4) Measure outcomes relentlessly and only call change real when it repeats

The transformation was tracked through hard KPIs in compliance, cybersecurity, cost, and performance, and Geselle emphasized that improvements only count when they hold over two business cycles. Under that discipline, Merck saw sustained reductions in audit findings, stronger cybersecurity ratings, achieved savings targets, and higher employee engagement. The two-cycle rule prevented celebrating short-term spikes and forced the organization to build durable capability. This matters because many transformations look successful on slides but fade in the next budget, audit, or engagement cycle if the operating system hasn’t truly changed.

5) In transformation, leadership capability outweighs narrow domain expertise

Geselle stressed selecting leaders who could drive change and motivate people, even if they were not the deepest technical specialists in a given domain.

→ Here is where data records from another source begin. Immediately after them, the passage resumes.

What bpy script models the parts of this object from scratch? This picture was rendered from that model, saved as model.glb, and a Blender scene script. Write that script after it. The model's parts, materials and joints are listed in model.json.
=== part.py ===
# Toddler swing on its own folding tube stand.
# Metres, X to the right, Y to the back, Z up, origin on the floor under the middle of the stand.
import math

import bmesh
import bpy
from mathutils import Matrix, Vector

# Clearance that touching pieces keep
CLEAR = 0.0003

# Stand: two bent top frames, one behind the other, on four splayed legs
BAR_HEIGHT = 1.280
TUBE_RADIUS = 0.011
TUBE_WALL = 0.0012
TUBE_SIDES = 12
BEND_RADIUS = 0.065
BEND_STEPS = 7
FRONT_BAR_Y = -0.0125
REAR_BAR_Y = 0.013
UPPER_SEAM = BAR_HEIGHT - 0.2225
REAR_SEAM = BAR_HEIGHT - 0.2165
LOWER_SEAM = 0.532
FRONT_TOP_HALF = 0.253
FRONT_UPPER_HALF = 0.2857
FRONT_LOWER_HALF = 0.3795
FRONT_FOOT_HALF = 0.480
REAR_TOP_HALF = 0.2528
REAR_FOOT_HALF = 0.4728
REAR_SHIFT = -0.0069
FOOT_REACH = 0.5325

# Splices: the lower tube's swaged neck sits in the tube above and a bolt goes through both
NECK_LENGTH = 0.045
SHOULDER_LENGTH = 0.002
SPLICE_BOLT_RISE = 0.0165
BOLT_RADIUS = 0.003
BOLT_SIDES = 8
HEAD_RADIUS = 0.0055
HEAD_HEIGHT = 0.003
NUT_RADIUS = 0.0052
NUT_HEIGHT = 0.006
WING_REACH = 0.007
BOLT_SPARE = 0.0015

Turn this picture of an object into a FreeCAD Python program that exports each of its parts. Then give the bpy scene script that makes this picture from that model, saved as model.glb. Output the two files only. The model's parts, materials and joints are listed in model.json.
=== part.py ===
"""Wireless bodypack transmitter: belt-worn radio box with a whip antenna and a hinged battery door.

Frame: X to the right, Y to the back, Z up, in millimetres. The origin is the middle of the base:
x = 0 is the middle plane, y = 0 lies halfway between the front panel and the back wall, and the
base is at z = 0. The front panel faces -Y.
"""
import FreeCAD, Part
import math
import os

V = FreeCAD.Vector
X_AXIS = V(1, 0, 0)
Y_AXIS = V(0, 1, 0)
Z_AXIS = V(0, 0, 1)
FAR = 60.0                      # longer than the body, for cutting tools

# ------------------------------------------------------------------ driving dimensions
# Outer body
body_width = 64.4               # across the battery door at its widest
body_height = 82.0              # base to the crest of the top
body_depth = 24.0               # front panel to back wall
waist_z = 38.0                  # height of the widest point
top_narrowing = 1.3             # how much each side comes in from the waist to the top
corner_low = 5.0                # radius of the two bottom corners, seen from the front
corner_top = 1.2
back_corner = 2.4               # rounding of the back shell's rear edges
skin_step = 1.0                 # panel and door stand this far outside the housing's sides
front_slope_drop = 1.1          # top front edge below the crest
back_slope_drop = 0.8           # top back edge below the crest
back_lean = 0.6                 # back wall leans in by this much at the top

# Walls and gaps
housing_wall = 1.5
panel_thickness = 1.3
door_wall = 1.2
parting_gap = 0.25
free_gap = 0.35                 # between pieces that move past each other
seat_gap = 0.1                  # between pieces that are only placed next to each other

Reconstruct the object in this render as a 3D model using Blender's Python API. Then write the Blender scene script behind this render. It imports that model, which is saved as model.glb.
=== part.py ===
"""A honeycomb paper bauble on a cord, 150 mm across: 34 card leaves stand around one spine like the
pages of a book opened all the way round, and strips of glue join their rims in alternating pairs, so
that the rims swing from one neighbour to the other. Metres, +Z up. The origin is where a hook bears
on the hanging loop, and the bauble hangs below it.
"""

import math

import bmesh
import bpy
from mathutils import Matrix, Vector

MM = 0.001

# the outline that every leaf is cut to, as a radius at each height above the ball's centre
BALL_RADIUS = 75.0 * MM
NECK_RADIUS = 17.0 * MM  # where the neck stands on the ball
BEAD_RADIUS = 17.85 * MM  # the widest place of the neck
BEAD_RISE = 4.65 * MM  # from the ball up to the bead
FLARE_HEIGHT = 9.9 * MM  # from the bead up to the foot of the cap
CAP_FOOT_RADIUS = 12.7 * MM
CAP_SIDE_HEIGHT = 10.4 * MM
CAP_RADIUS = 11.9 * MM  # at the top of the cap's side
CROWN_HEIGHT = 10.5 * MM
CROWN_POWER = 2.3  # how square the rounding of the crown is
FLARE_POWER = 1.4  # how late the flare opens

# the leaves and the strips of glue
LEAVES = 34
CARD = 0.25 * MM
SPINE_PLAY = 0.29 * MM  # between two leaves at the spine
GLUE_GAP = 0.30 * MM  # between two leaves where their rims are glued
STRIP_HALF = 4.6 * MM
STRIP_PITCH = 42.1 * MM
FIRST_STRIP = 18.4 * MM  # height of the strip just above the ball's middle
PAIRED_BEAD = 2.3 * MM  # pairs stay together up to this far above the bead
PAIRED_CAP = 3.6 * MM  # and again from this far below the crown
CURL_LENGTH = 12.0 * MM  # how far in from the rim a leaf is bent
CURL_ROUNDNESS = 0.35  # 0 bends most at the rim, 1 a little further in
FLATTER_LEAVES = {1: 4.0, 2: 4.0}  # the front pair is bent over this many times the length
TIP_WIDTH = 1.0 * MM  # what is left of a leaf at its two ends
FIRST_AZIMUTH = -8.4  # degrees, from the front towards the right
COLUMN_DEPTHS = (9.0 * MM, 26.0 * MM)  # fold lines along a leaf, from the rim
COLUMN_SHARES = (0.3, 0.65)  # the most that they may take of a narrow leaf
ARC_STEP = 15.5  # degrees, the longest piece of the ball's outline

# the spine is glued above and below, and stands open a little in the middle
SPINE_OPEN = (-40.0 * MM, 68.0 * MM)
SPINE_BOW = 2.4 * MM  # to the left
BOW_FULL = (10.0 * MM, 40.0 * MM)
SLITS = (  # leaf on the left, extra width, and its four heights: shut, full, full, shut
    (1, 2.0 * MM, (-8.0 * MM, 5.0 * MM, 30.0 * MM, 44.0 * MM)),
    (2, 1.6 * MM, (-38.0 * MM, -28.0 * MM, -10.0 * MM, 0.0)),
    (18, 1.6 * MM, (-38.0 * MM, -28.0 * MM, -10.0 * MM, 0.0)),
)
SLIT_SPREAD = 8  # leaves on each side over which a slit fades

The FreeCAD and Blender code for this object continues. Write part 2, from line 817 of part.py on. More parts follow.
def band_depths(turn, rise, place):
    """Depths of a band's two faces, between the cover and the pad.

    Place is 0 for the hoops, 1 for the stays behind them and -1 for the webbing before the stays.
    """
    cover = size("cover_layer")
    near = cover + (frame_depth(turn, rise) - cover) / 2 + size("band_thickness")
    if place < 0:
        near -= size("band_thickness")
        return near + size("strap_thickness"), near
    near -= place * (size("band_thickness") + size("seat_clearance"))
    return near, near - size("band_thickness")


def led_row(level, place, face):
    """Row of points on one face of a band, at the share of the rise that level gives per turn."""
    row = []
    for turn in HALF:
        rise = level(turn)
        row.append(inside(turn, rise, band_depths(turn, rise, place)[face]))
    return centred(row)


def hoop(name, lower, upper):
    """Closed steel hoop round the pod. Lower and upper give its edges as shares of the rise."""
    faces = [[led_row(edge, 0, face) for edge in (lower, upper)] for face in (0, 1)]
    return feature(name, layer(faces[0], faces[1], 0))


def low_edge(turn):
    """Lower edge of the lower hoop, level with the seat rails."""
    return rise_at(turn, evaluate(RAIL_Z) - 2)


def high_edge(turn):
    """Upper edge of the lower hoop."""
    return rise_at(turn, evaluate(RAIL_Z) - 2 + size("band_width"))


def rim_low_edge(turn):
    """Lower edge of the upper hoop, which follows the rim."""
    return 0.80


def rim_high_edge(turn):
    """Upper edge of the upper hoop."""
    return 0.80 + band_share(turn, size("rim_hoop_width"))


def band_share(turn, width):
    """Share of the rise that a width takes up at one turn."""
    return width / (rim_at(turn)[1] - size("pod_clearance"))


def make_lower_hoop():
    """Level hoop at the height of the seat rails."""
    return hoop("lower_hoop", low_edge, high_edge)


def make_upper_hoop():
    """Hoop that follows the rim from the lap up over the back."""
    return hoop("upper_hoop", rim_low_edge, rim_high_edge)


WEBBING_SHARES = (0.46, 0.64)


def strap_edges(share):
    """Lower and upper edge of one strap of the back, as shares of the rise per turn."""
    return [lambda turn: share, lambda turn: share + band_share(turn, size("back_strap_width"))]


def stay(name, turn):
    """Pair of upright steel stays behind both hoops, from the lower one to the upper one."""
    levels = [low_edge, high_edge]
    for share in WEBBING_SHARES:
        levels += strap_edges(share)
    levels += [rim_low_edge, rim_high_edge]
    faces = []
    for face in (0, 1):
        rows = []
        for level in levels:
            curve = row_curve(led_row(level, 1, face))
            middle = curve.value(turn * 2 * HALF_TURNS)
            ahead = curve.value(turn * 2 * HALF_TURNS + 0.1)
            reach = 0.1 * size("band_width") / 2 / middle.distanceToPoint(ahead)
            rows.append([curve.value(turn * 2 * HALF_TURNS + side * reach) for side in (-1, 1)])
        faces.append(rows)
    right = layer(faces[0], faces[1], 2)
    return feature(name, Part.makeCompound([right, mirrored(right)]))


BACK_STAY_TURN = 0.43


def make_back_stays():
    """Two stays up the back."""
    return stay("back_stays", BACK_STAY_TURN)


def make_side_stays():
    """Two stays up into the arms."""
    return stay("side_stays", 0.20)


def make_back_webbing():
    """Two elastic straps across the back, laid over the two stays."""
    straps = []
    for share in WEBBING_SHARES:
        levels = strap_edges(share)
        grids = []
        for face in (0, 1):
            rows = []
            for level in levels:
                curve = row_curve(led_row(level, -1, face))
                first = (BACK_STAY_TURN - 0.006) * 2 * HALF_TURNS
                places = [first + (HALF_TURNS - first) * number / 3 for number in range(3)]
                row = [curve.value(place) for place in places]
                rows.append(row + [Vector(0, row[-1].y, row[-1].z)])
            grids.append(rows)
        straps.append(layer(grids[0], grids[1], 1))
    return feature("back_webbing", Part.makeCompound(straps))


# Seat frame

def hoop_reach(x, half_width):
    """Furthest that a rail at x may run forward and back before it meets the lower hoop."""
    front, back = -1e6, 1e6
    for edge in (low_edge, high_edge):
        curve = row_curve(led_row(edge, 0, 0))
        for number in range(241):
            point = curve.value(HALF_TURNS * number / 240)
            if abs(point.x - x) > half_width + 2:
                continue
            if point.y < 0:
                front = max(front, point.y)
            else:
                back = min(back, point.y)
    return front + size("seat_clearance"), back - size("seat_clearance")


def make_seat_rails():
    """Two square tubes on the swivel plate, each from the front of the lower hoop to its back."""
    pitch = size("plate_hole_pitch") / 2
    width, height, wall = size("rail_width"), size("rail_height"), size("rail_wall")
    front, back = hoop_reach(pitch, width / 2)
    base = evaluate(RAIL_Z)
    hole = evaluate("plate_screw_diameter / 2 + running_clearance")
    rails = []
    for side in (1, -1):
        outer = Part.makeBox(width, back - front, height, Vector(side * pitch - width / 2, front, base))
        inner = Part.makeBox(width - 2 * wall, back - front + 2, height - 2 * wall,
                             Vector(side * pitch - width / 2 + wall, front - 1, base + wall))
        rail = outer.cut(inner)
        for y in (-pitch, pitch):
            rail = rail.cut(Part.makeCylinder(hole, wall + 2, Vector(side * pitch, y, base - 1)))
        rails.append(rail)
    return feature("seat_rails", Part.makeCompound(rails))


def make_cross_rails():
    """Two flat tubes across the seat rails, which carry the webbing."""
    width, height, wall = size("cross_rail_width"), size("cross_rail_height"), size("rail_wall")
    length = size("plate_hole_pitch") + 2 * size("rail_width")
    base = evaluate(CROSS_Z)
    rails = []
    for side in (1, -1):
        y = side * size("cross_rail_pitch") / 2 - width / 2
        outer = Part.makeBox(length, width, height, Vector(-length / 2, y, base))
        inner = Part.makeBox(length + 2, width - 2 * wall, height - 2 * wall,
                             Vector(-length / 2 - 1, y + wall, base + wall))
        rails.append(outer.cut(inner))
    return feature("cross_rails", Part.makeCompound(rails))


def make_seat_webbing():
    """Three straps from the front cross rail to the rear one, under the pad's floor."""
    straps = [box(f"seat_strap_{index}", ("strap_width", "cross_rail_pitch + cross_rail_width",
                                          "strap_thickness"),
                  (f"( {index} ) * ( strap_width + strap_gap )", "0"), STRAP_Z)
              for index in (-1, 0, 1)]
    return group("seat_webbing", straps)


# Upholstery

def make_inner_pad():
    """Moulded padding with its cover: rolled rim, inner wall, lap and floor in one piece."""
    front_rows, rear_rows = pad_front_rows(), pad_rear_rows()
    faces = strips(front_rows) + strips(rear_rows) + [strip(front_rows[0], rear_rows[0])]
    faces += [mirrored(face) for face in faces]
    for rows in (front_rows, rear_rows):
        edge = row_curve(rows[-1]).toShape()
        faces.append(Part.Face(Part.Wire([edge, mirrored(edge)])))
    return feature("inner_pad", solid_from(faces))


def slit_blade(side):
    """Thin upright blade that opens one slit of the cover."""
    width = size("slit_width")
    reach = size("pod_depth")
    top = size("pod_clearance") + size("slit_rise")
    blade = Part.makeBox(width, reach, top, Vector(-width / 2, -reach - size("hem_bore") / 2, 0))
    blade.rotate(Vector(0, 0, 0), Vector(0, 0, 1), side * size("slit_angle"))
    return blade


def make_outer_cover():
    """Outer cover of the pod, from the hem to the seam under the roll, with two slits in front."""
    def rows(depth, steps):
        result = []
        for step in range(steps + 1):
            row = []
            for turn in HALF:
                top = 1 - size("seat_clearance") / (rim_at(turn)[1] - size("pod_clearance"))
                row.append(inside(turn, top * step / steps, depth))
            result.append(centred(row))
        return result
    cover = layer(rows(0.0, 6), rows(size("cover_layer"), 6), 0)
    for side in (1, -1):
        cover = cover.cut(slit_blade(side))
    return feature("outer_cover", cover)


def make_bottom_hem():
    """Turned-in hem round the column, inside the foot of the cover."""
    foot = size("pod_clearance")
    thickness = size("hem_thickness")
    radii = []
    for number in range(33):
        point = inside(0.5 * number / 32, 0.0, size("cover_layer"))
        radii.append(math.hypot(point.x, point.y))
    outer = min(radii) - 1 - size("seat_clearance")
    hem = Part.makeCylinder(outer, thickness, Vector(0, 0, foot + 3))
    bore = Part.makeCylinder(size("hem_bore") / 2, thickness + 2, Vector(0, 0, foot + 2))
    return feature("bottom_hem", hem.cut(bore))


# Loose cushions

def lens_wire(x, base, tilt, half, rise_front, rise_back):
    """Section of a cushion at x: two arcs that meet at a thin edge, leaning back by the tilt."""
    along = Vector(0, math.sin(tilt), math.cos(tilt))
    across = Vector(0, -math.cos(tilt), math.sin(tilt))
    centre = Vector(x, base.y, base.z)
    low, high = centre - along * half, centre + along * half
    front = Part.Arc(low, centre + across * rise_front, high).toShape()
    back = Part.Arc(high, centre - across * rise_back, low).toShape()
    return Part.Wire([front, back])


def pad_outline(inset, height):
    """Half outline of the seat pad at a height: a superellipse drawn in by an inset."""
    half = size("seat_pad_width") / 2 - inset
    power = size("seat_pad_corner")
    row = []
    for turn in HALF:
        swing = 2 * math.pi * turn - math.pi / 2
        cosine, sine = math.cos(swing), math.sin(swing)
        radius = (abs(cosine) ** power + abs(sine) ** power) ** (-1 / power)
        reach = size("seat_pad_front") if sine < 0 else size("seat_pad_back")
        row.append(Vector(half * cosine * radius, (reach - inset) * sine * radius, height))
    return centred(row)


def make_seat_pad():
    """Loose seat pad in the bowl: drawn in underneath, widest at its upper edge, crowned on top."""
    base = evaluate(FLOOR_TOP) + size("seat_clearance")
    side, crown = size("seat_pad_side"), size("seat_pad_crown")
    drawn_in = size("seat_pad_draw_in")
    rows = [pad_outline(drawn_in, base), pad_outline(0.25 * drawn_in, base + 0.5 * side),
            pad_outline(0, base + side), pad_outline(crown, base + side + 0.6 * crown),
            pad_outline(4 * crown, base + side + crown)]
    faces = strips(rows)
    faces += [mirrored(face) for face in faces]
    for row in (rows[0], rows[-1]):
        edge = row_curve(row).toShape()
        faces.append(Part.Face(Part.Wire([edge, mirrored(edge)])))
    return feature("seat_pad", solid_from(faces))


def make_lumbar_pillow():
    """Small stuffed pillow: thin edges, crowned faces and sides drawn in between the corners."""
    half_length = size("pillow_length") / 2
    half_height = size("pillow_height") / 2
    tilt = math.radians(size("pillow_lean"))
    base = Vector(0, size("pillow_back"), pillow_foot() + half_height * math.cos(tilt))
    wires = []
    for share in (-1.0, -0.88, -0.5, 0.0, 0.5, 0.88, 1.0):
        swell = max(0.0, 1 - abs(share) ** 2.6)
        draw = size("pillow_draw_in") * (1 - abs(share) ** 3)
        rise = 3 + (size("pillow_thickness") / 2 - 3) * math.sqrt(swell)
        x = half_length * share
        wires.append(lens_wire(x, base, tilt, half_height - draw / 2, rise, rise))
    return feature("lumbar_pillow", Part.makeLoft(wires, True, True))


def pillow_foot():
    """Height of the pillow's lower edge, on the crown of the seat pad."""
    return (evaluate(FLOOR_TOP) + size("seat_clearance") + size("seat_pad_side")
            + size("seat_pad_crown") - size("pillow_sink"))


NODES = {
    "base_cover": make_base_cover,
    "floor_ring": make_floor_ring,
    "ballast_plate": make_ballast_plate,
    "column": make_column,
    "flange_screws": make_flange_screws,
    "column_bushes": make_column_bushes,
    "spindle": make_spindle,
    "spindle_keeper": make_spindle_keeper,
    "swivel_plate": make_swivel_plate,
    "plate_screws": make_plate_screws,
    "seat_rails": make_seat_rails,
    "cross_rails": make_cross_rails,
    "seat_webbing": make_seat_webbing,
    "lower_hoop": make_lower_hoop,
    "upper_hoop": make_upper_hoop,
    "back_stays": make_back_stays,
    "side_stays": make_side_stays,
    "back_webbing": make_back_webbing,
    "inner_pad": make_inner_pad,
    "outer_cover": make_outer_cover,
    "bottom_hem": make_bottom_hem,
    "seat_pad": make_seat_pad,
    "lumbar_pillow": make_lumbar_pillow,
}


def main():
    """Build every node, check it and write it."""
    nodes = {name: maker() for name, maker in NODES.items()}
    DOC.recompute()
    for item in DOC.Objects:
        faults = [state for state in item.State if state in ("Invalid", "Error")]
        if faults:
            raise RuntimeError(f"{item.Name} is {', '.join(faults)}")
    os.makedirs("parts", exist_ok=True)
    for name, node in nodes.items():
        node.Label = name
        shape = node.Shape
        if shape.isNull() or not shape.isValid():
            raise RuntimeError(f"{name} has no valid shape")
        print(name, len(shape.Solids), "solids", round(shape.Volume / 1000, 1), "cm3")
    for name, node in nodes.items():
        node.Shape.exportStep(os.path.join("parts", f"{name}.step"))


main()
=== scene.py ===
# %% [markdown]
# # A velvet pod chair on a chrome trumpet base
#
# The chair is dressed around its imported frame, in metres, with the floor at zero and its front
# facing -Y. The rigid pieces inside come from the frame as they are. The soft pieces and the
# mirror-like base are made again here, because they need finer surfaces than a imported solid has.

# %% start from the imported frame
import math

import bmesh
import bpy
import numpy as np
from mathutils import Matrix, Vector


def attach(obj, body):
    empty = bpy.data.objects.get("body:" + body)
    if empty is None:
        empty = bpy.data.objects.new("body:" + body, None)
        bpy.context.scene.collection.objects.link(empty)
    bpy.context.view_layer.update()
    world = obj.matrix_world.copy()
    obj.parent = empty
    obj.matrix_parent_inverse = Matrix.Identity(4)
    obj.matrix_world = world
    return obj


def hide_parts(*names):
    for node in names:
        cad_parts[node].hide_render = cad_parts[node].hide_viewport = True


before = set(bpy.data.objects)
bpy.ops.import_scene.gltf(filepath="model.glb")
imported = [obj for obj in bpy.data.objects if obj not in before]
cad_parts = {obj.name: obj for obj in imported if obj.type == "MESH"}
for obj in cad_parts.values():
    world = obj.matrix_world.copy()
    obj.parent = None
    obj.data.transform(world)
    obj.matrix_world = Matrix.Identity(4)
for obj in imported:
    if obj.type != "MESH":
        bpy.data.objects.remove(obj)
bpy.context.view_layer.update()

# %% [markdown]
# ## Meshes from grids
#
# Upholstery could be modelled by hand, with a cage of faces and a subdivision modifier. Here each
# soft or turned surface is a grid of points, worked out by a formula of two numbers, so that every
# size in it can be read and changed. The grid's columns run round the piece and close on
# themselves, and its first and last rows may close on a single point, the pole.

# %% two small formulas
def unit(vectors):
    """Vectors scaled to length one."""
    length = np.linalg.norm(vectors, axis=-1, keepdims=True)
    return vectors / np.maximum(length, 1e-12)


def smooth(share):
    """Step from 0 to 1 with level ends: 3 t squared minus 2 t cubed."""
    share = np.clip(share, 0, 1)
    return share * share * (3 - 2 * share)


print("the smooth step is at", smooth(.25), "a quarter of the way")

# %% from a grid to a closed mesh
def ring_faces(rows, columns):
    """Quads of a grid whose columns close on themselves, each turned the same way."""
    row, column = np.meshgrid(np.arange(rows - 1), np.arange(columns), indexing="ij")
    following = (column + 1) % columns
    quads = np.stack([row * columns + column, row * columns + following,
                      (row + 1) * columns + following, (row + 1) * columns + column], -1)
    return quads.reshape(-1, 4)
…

At the same time, he protected technical excellence by building senior expert career paths so critical specialists could grow without having to become managers. This balance helped attract talent, retain know-how, and keep teams aligned during a multi-year reboot. This matters because transformation is ultimately a people and operating-model challenge, and strong leadership is what converts technical intent into lasting organizational behavior.

What made the reboot work: approach, impact, and lessons

Merck’s reboot followed a three-phase arc: first, a calibration stage to listen deeply, validate assumptions, and pick a small number of priorities that could show visible progress early; second, a modernization stage that increased investment to reduce technical debt, strengthened cybersecurity governance, and enabled IT/OT convergence while evolving core systems carefully to protect continuity; and third, a sustainment stage that embedded new ways of working through rigorous, repeatable KPIs. The impact was tangible across both hard and soft measures: audit findings dropped sharply and were closed faster, cybersecurity posture improved enough to raise insurance ratings and lower fees, savings targets were achieved, and employee engagement rose even through a period of major restructuring. For leaders, the case underlines that infrastructure transformation is fundamentally a leadership-and-operating-model challenge executed in a 24/7 environment, where sequencing change without disrupting operations is critical. It also shows that compliance and agility can reinforce each other when compliance debt is reduced systematically, and that durable transformation is only real when results hold across multiple business cycles.